* Start Exercise inputs *

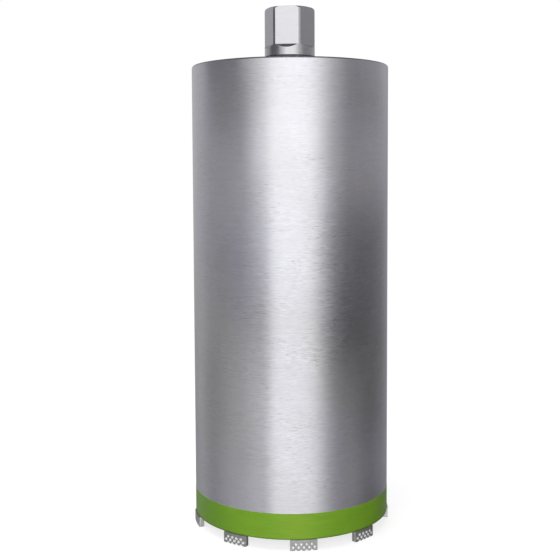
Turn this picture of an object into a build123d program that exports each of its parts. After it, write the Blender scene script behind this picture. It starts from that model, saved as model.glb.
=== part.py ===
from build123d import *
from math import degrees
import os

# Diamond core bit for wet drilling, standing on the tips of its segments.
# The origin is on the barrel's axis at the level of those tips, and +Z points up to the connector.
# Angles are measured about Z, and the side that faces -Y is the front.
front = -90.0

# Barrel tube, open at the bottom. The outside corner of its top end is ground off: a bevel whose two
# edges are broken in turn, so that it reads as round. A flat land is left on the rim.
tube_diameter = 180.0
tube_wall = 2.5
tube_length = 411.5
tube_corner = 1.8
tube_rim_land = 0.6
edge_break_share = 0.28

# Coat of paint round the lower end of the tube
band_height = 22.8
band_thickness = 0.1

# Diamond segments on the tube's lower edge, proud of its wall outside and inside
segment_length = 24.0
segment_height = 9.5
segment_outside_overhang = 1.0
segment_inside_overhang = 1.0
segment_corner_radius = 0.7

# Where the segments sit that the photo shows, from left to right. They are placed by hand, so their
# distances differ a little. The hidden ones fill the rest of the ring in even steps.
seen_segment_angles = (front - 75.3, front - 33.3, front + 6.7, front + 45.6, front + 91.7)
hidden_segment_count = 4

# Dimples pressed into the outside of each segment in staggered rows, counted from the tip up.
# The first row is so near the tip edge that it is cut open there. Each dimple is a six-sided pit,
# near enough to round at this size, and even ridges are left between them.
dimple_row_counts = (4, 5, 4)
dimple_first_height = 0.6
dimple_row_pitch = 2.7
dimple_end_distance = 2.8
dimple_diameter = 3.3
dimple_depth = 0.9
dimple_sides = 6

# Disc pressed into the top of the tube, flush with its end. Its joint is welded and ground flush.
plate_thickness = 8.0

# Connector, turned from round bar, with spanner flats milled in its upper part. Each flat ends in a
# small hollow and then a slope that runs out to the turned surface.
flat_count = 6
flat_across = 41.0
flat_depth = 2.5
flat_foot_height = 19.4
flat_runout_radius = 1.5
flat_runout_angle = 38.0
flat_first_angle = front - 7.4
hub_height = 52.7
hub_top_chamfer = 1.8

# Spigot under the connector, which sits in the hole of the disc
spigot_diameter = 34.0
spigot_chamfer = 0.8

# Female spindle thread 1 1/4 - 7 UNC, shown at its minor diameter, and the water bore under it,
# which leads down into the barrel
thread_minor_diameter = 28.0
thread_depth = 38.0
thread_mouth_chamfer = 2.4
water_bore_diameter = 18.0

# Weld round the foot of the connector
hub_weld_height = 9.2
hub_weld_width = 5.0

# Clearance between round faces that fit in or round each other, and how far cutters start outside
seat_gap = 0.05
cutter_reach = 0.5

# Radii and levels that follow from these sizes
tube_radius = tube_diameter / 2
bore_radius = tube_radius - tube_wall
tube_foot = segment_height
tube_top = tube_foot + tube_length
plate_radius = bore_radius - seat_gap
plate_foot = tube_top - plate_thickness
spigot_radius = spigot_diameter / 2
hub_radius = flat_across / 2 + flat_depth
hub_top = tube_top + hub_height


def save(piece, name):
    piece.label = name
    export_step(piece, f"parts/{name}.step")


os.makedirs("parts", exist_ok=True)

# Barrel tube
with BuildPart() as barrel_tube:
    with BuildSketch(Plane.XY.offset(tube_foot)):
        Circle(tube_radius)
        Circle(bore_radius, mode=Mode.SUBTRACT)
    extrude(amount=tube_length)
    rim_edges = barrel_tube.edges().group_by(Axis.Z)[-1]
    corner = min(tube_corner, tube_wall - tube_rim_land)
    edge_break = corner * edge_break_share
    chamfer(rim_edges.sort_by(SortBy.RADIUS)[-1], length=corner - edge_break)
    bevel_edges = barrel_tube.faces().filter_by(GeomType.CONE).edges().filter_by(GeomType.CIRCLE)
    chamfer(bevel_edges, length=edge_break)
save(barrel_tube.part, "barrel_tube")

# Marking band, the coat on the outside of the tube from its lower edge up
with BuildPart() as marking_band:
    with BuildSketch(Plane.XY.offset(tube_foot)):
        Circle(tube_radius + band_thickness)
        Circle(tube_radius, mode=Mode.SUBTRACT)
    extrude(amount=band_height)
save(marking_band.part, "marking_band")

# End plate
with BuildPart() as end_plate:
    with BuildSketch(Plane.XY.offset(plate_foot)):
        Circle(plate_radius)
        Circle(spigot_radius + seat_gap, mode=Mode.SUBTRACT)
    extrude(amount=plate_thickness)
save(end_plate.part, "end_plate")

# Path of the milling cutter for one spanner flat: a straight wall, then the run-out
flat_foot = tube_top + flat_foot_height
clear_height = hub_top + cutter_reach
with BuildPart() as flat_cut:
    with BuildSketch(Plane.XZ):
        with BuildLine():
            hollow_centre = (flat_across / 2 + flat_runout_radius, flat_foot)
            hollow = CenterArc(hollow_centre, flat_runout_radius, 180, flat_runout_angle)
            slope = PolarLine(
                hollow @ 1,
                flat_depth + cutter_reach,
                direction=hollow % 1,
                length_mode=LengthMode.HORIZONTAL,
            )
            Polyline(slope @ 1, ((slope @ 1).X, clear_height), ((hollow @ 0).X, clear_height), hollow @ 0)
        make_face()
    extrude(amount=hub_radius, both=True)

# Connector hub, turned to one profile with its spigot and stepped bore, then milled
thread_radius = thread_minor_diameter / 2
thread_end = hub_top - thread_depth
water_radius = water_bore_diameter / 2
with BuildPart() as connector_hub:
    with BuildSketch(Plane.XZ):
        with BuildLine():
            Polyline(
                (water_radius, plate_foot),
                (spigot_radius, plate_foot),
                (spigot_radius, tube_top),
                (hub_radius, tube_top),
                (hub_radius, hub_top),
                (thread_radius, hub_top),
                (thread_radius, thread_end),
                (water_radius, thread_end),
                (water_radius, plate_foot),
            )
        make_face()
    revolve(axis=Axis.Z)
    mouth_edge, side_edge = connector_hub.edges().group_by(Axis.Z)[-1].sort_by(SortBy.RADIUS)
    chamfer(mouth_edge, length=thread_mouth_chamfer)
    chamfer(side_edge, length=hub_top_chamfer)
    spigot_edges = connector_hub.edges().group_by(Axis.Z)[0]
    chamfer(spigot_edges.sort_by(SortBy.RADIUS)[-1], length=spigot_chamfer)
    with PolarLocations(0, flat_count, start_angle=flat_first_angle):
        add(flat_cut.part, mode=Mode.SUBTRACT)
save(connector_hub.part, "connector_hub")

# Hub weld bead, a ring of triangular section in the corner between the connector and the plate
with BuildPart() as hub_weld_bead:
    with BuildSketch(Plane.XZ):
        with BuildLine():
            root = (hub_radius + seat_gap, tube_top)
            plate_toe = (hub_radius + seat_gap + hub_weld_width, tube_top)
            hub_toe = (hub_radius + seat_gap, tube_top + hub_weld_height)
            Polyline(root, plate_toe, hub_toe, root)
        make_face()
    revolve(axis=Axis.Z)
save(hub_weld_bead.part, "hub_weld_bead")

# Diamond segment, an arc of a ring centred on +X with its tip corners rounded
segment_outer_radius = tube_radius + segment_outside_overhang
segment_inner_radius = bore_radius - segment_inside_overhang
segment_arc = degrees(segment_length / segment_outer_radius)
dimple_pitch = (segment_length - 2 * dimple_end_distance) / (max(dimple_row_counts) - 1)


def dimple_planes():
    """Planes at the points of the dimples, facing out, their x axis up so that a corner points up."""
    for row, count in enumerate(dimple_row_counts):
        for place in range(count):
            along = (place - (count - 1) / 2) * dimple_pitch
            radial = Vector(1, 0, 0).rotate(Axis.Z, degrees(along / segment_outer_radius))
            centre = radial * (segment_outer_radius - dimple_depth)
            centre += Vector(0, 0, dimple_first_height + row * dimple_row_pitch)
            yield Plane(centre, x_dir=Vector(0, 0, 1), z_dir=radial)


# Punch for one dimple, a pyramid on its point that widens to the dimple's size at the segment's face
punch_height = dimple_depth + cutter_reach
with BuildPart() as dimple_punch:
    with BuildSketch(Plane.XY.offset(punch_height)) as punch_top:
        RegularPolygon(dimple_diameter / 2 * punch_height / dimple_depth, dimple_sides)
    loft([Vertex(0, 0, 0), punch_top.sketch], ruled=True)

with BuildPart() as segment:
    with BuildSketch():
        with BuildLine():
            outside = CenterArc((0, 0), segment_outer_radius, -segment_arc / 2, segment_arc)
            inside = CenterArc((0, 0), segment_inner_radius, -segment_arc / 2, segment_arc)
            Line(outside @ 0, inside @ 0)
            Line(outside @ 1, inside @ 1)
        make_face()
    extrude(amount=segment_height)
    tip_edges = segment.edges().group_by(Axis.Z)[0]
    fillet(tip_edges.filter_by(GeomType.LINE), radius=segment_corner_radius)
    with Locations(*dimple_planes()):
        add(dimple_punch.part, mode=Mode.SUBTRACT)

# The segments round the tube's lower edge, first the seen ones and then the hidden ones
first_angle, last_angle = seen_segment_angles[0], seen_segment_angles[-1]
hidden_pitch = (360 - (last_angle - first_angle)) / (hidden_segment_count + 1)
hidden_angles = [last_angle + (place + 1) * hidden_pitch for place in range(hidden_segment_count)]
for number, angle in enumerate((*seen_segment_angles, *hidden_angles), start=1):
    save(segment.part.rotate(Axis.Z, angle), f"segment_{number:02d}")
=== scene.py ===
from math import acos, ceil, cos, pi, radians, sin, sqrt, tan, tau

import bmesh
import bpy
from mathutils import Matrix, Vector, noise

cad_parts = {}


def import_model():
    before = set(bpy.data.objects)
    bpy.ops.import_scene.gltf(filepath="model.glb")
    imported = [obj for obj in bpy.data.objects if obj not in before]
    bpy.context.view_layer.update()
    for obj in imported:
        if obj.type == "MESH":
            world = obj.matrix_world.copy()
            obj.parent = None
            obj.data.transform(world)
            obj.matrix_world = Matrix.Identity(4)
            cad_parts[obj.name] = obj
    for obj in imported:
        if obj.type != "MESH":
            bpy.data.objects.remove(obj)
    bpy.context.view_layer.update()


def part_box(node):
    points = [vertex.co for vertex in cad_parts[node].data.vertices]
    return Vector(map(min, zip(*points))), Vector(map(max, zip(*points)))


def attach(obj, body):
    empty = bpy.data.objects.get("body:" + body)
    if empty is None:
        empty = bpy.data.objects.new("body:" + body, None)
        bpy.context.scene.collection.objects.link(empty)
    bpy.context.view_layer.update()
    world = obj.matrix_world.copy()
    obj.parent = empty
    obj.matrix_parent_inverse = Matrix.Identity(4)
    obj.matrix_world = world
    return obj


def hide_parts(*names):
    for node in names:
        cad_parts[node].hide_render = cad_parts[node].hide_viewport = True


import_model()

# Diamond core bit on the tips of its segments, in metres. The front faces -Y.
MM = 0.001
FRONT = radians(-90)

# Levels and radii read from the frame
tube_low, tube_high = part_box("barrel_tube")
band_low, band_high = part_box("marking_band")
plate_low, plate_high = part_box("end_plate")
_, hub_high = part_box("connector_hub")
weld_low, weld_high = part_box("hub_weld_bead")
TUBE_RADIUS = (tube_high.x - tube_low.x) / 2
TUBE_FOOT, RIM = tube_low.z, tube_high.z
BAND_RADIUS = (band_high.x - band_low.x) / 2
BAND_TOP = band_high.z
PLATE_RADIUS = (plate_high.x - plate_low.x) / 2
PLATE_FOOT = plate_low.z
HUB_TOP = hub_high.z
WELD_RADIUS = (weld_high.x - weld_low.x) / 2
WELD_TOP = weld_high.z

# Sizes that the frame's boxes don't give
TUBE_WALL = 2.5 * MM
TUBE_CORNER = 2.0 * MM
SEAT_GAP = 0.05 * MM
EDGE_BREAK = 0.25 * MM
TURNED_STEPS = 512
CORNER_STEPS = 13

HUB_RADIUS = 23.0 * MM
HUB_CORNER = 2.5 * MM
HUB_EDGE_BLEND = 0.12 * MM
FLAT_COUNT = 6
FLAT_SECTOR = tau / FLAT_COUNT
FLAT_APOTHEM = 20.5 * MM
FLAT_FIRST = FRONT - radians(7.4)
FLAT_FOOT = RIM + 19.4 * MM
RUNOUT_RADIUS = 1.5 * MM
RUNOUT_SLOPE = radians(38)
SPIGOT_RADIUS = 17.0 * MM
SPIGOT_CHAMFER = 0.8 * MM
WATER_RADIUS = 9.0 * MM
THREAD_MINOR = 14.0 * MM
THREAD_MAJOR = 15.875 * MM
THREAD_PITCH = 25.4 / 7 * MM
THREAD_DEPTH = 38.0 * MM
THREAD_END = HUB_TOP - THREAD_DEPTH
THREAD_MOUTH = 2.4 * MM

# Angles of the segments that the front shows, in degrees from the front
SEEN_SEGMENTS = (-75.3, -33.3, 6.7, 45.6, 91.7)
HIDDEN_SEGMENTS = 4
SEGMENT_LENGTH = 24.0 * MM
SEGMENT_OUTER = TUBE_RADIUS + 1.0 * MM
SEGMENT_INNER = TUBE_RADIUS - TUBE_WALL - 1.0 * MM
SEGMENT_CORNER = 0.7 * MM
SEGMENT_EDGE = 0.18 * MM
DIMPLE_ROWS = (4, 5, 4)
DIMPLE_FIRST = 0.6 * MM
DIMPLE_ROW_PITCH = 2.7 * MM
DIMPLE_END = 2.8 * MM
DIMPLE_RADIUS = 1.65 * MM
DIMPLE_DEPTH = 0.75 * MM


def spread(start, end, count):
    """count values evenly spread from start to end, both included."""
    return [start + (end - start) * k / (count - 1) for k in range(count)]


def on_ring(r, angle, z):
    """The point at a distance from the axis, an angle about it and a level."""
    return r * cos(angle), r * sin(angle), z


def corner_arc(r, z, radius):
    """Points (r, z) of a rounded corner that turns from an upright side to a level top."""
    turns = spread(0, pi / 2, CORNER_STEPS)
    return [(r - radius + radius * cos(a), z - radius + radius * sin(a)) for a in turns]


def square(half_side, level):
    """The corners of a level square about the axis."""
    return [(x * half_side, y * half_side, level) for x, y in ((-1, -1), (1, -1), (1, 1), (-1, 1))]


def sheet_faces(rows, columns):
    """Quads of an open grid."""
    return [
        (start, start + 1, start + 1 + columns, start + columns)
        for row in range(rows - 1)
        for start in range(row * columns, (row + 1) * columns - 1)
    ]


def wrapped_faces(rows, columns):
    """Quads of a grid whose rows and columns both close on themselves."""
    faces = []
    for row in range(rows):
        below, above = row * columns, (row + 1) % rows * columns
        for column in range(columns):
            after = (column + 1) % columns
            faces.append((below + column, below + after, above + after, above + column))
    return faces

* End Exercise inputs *
* Start Exercise inputs *

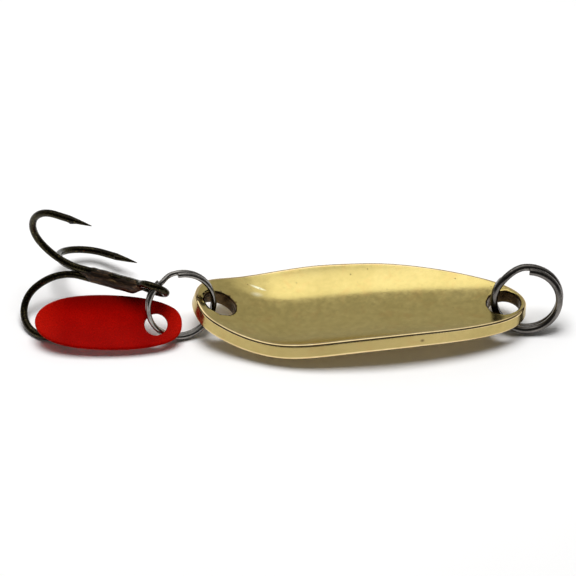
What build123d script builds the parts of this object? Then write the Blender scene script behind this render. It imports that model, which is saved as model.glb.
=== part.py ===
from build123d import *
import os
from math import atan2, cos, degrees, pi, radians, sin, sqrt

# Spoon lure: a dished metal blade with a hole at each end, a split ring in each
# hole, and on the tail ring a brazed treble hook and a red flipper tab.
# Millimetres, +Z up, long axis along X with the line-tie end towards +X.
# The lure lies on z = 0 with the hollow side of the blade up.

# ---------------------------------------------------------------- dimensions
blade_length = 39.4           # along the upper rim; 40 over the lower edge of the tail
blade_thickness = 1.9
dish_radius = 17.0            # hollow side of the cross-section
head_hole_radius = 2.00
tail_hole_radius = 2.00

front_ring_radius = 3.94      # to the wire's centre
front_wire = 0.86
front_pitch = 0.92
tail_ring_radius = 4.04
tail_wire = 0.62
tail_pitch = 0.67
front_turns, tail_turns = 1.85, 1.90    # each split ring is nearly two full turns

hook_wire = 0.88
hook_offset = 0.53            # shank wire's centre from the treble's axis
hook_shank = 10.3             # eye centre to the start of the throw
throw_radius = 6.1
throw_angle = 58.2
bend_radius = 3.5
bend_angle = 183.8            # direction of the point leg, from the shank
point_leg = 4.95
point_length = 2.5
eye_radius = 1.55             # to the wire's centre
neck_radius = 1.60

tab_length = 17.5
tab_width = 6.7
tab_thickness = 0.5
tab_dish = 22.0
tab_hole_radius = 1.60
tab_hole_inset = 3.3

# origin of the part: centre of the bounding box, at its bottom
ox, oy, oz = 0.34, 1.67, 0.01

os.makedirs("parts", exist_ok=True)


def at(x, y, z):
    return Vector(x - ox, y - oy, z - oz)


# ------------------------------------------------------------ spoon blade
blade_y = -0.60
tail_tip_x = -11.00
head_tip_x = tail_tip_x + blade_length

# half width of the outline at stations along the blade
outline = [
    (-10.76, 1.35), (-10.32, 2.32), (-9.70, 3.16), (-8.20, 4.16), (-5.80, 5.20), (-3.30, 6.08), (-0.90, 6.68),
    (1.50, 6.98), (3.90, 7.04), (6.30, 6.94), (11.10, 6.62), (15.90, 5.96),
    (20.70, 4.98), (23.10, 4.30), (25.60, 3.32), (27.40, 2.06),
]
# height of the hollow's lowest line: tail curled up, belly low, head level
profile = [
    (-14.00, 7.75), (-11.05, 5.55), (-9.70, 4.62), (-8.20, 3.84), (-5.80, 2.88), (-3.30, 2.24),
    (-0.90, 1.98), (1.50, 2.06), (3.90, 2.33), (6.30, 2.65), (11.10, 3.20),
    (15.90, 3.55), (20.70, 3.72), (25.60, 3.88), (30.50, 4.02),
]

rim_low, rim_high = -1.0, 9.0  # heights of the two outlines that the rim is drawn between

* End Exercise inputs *

Instructions for the task:
Starting with the line that contains "# The segments", repeat each line exactly, and stop once the line that contains "FRONT = radians(-90)" has been repeated.

Correct response:
# The segments round the tube's lower edge, first the seen ones and then the hidden ones
first_angle, last_angle = seen_segment_angles[0], seen_segment_angles[-1]
hidden_pitch = (360 - (last_angle - first_angle)) / (hidden_segment_count + 1)
hidden_angles = [last_angle + (place + 1) * hidden_pitch for place in range(hidden_segment_count)]
for number, angle in enumerate((*seen_segment_angles, *hidden_angles), start=1):
    save(segment.part.rotate(Axis.Z, angle), f"segment_{number:02d}")
=== scene.py ===
from math import acos, ceil, cos, pi, radians, sin, sqrt, tan, tau

import bmesh
import bpy
from mathutils import Matrix, Vector, noise

cad_parts = {}


def import_model():
    before = set(bpy.data.objects)
    bpy.ops.import_scene.gltf(filepath="model.glb")
    imported = [obj for obj in bpy.data.objects if obj not in before]
    bpy.context.view_layer.update()
    for obj in imported:
        if obj.type == "MESH":
            world = obj.matrix_world.copy()
            obj.parent = None
            obj.data.transform(world)
            obj.matrix_world = Matrix.Identity(4)
            cad_parts[obj.name] = obj
    for obj in imported:
        if obj.type != "MESH":
            bpy.data.objects.remove(obj)
    bpy.context.view_layer.update()


def part_box(node):
    points = [vertex.co for vertex in cad_parts[node].data.vertices]
    return Vector(map(min, zip(*points))), Vector(map(max, zip(*points)))


def attach(obj, body):
    empty = bpy.data.objects.get("body:" + body)
    if empty is None:
        empty = bpy.data.objects.new("body:" + body, None)
        bpy.context.scene.collection.objects.link(empty)
    bpy.context.view_layer.update()
    world = obj.matrix_world.copy()
    obj.parent = empty
    obj.matrix_parent_inverse = Matrix.Identity(4)
    obj.matrix_world = world
    return obj


def hide_parts(*names):
    for node in names:
        cad_parts[node].hide_render = cad_parts[node].hide_viewport = True


import_model()

# Diamond core bit on the tips of its segments, in metres. The front faces -Y.
MM = 0.001
FRONT = radians(-90)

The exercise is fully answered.